During last vacation she had decided to convert me, a lawyer by skin, into a dharmik (religious) person.
“Shall we go to Kedarnath?”
“Why are you asking me?” Buried under the heap of surprises, I tried to decode her polite-looking query.
“You know, you also have right to say something.” I had never found her voice so liberal, so democratic. Though quite prudently, but she has always embroidered every affair of the household with her authoritative needle.
But before I could exercise my windfall liberty, even for a moment, she raised her hand and said, “Okay, no more discussion. The tickets are booked. “ Order. Order. Order. My right to appeal and dissent was overruled, unquestionably.
Next twenty-four hours passed peacefully. No disputes.
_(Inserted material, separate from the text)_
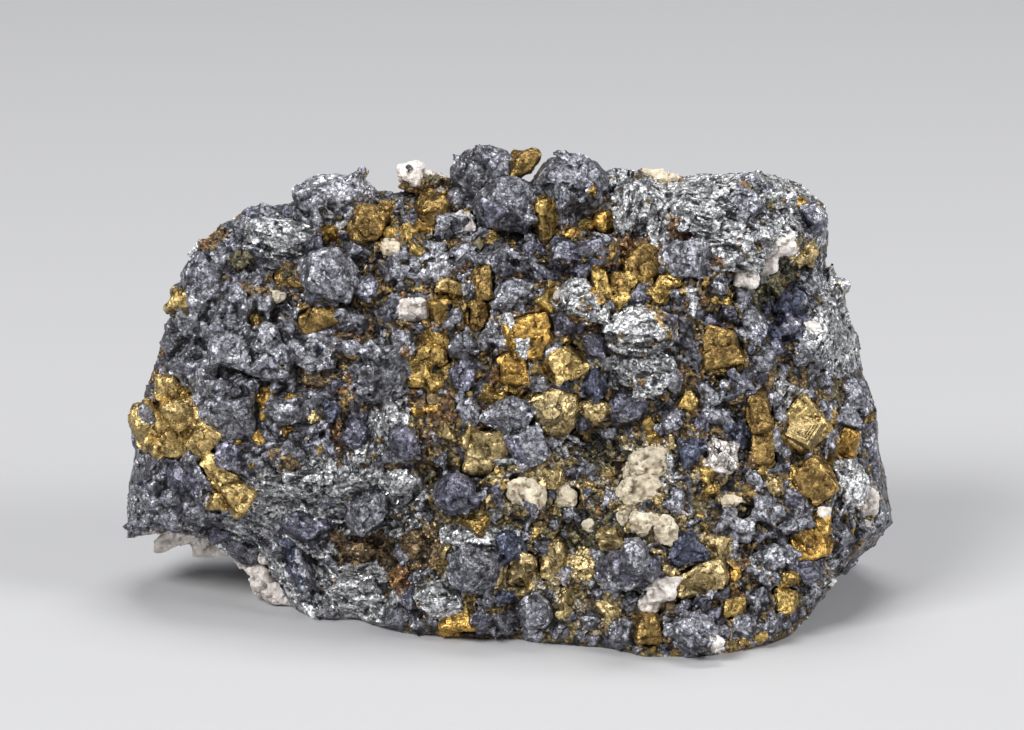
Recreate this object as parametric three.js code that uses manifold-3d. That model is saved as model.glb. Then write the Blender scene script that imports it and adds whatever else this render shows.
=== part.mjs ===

Her experienced hands, her exclusive control over the purse, and the good administrative skills she owns did not take much time to get both of us on the railway platform.
Unfortunately the tour was not a good start for us.
On very first day of the wee-klong tour to the sacred places, Badrinath and Kedarnath, the muscle pain caught my wife’s right leg. It forced her to take support of my shoulder while climbing steps of a temple, too.
We have to underwent the entire tour with the shoulder-to-shoulder combination. The rest five days were full of ecstasy. It was joy of enjoying the pain and pleasure jointly, as the situation had thrown us back in the days of our youth when we were used to walk hand in hand. Moreover it made both of us to realise that ‘if we can walk with such a shoulder-to-shoulder support, every tour is a pilgrimage; every step put ahead is a step towards happiness; and every word whispered is a song of life’.
But after that episode, if anyone asks my wife about the tour, she would reply that, “If you want to really see your husband’s love for you, then go to Badrinath and Kedarnath.”
After that tour, one noticeable change has also occurred in our life. Now sometimes while walking in a garden, talking about homely matters too, if my wife’s hand goes onto my shoulder, I feel it great. I feel that I am not alone in this world.
And for that I thank Lord Shiva and the pilgrimage to Kedarnath.